Knowledge Transfer Across Modalities with Natural Language Supervision
Carlo Alberto Barbano, Luca Molinaro, Emanuele Aiello, Marco Grangetto
2024-11-26

Summary
This paper discusses a method called Knowledge Transfer that allows models to learn new concepts using only their textual descriptions, similar to how humans learn by reading about things.
What's the problem?
Many AI models struggle to understand new concepts unless they have seen examples of those concepts before. This limits their ability to adapt and learn from just descriptions, especially when they encounter something completely new that they haven't been trained on.
What's the solution?
The authors propose a method that uses a pre-trained visual encoder, which has already learned basic features like shapes and colors. By providing a textual description of a new concept, the model aligns these low-level features with the high-level description. This way, it can effectively learn and apply the new concept without needing many examples.

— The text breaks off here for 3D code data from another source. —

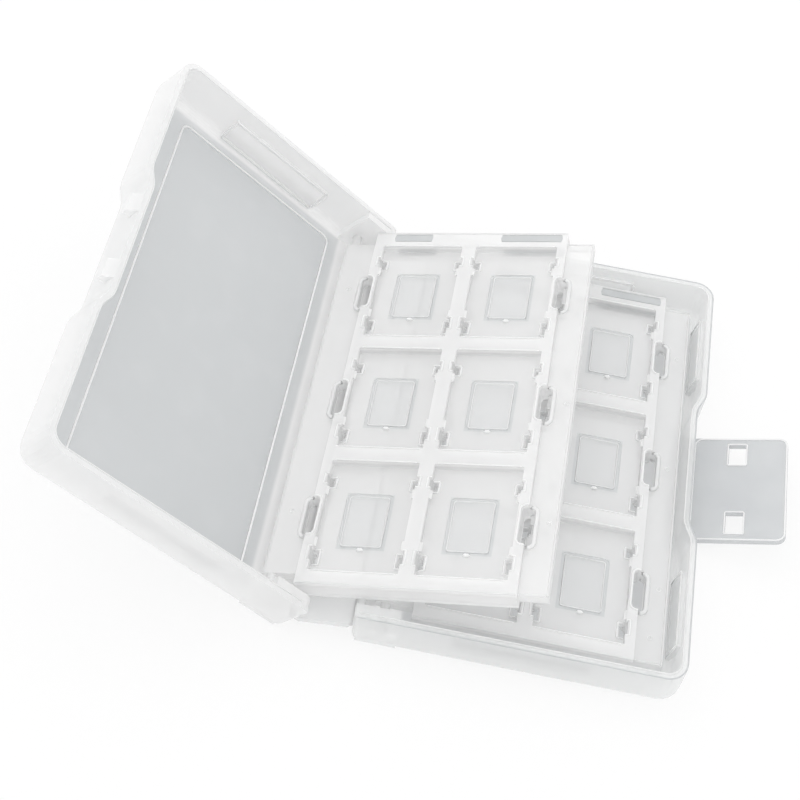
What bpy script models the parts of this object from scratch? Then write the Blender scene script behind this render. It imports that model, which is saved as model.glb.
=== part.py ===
# Snap-shut case for small game cards, moulded in frosted polypropylene, lying open like a book.
# Metres, +Z up. The origin is the middle of the rear cover's underside, +X points at the latch side
# and +Y runs along the spine. Both covers are drawn in one tray frame: u from the hinge face, y along
# the hinge, h up from the outer face. A leaf is drawn from its pegs: p across, y along, q through it.

import math

import bmesh
import bpy
from mathutils import Vector

# Case outside
closed_thickness = 0.027
rear_rim_height = 0.0126
rim_gap = 0.0003
wall = 0.0017
panel = 0.0015
bottom_round = 0.004
floor_round = 0.0022
latch_corner = 0.005
hinge_corner = 0.0015
corner_least = 0.0003
corner_steps = 5
round_steps = 5

# Hinges of the moulding
hinge_height = 0.0062
hinge_gap = 0.0003
spine_plate = 0.0015
spine_recess = 0.0018
hinge_lip = 0.0004
lip_taper = 0.0012

# Photographed pose
cover_angle = math.radians(39.5)
spine_droop = math.radians(8.0)
leaf_angle = math.radians(15.0)
strap_angle = math.radians(17.8)
leaf_float = 0.0008

# Bosses that hold the leaf pegs
boss_thickness = 0.0038
boss_past_peg = 0.0039
front_peg_offset = 0.0076
rear_peg_offset = 0.0066
front_peg_height = 0.0056
rear_peg_height = 0.0068
peg_radius = 0.0012
peg_clearance = 0.0003
peg_grip = 0.0016
peg_hole_depth = 0.0028
front_ear_round = 0.003
rear_ear_round = 0.0006
round_sides = 16

# Latch recess, strap and catches
recess_depth = 0.0021
recess_flat = 0.0326
recess_ramp = 0.007
ramp_steps = 4
strap_hinge_height = 0.0026
strap_length = 0.0248
strap_width = 0.0315
strap_thickness = 0.0016
strap_corner = 0.0022
tongue_root = 0.0024
catch_reach = 0.0123
catch_spacing = 0.0211
catch_width = 0.0056
catch_height = 0.0037
catch_clearance = 0.0003
catch_tip_height = 0.0015

# Clips that hold a printed sheet
clip_start = 0.0235
clip_length = 0.032
clip_top = 0.0098
clip_reach = 0.002
clip_thickness = 0.001
sheet_slot = 0.0009
free_clip_start = 0.0298
free_clip_length = 0.0205

# Clear window of the front cover
window_from_latch = 0.0115
window_from_ends = 0.007
window_from_hinge = 0.0145
window_depth = 0.0003

# Card leaf, sized by the cards it holds
rows = 3
columns = 2
card_length = 0.0315
card_width = 0.0216
row_gap = 0.0045
column_gap = 0.0037
side_band = 0.00245
near_band = 0.0039
far_band = 0.0052
heel_flange = 0.009
tip_flange = 0.007
leaf_heel = 0.0026
leaf_thickness = 0.0054
flange_thickness = 0.0024
web = 0.0012
leaf_tip_gap = 0.0004
leaf_end_gap = 0.0032
heel_flange_short = 0.0033
tip_flange_near_short = 0.0008
tip_flange_far_short = 0.0026
feature_shift = -0.0004

# Grips and frames in each pocket
slot_width = 0.0033
slot_length = 0.0105
slot_corner = 0.001
hole_width = 0.0017
near_hole_length = 0.0036
far_hole_length = 0.0026
hole_distance = 0.0108
hook_distance = 0.0074
hook_length = 0.0024
hook_reach = 0.0007
hook_height = 0.0009
hook_below_face = 0.0002
frame_width = 0.0116
frame_length = 0.016
frame_corner = 0.0012
frame_line = 0.0008
frame_depth = 0.0003

# The leaf follows from its cards, and the case from its leaves
row_pitch = card_length + row_gap
column_pitch = card_width + column_gap
block_length = near_band + rows * row_pitch - row_gap + far_band
block_width = columns * column_pitch - column_gap + 2 * side_band
block_start = heel_flange
block_end = block_start + block_width
block_middle = (block_start + block_end) / 2
leaf_width = block_end + tip_flange
peg_to_tip = leaf_width - leaf_heel
farthest_tip = max(front_peg_offset, rear_peg_offset) + peg_to_tip
case_width = farthest_tip + leaf_tip_gap + wall + recess_depth
case_length = block_length + 2 * (leaf_end_gap + wall)

# Other values worked out from the sizes above
front_rim_height = closed_thickness - rim_gap - rear_rim_height
spine_width = closed_thickness - 2 * hinge_height
half_length = case_length / 2
half_leaf = leaf_thickness / 2
half_flange = flange_thickness / 2
half_block = block_length / 2
pocket_edges = near_band - half_block
strap_axis = case_width - recess_depth + hinge_gap
front_peg = (front_peg_offset, front_peg_height - hinge_height)
rear_peg = (rear_peg_offset, rear_peg_height - hinge_height)
catch_from_face = closed_thickness - strap_hinge_height - catch_reach
overcut = 0.001
embed = 0.0006
merge_distance = 0.000001


# Small helpers

def clear_scene():
    for thing in list(bpy.data.objects):
        bpy.data.objects.remove(thing, do_unlink=True)


def plastic(name, colour, roughness):
    """Frosted polypropylene with a little light passing through it."""
    material = bpy.data.materials.new(name)
    material.use_nodes = True
    shader = material.node_tree.nodes["Principled BSDF"]
    shader.inputs["Base Color"].default_value = (*colour, 1.0)
    shader.inputs["Roughness"].default_value = roughness
    shader.inputs["Metallic"].default_value = 0.0
    shader.inputs["IOR"].default_value = 1.49
    shader.inputs["Transmission Weight"].default_value = 0.35
    return material


def object_from(name, points, faces, material=None):
    mesh = bpy.data.meshes.new(name)
    mesh.from_pydata([tuple(point) for point in points], [], faces)
    shape = bmesh.new()
    shape.from_mesh(mesh)
    bmesh.ops.remove_doubles(shape, verts=shape.verts, dist=merge_distance)
    bmesh.ops.dissolve_degenerate(shape, edges=shape.edges, dist=merge_distance)
    bmesh.ops.recalc_face_normals(shape, faces=shape.faces)
    shape.to_mesh(mesh)
    shape.free()
    made = bpy.data.objects.new(name, mesh)
    bpy.context.scene.collection.objects.link(made)
    if material:
        mesh.materials.append(material)
    return made


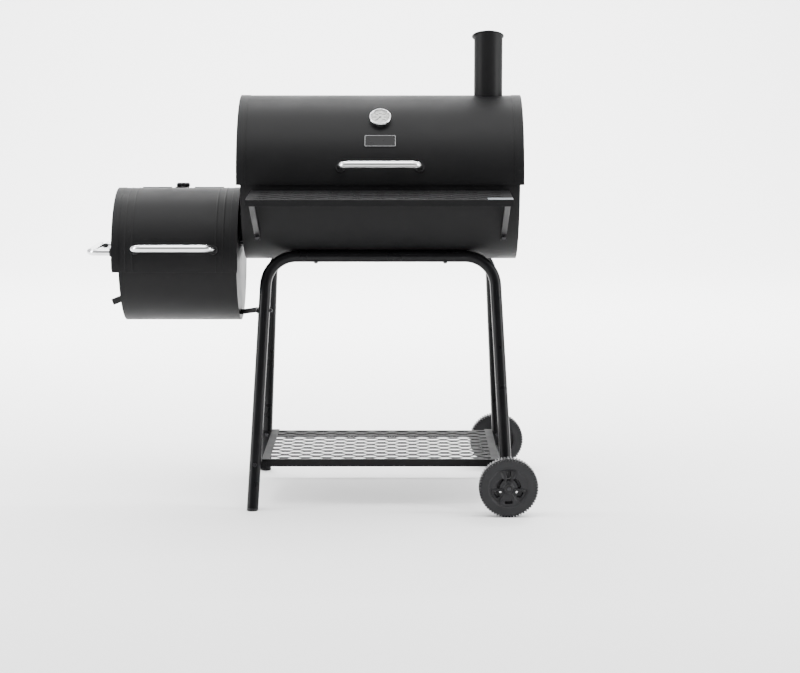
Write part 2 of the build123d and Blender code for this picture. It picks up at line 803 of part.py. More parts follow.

The method works well with different types of models and improves the model's performance on various tasks, such as classifying images or retrieving information.
Why it matters?
This research is important because it enhances the flexibility and adaptability of AI models. By enabling them to learn from descriptions alone, it opens up new possibilities for applications in areas like image recognition, natural language processing, and more, making AI systems smarter and more capable of handling unfamiliar tasks.
Abstract
We present a way to learn novel concepts by only using their textual description. We call this method Knowledge Transfer. Similarly to human perception, we leverage cross-modal interaction to introduce new concepts. We hypothesize that in a pre-trained visual encoder there are enough low-level features already learned (e.g. shape, appearance, color) that can be used to describe previously unknown high-level concepts. Provided with a textual description of the novel concept, our method works by aligning the known low-level features of the visual encoder to its high-level textual description. We show that Knowledge Transfer can successfully introduce novel concepts in multimodal models, in a very efficient manner, by only requiring a single description of the target concept. Our approach is compatible with both separate textual and visual encoders (e.g. CLIP) and shared parameters across modalities. We also show that, following the same principle, Knowledge Transfer can improve concepts already known by the model. Leveraging Knowledge Transfer we improve zero-shot performance across different tasks such as classification, segmentation, image-text retrieval, and captioning.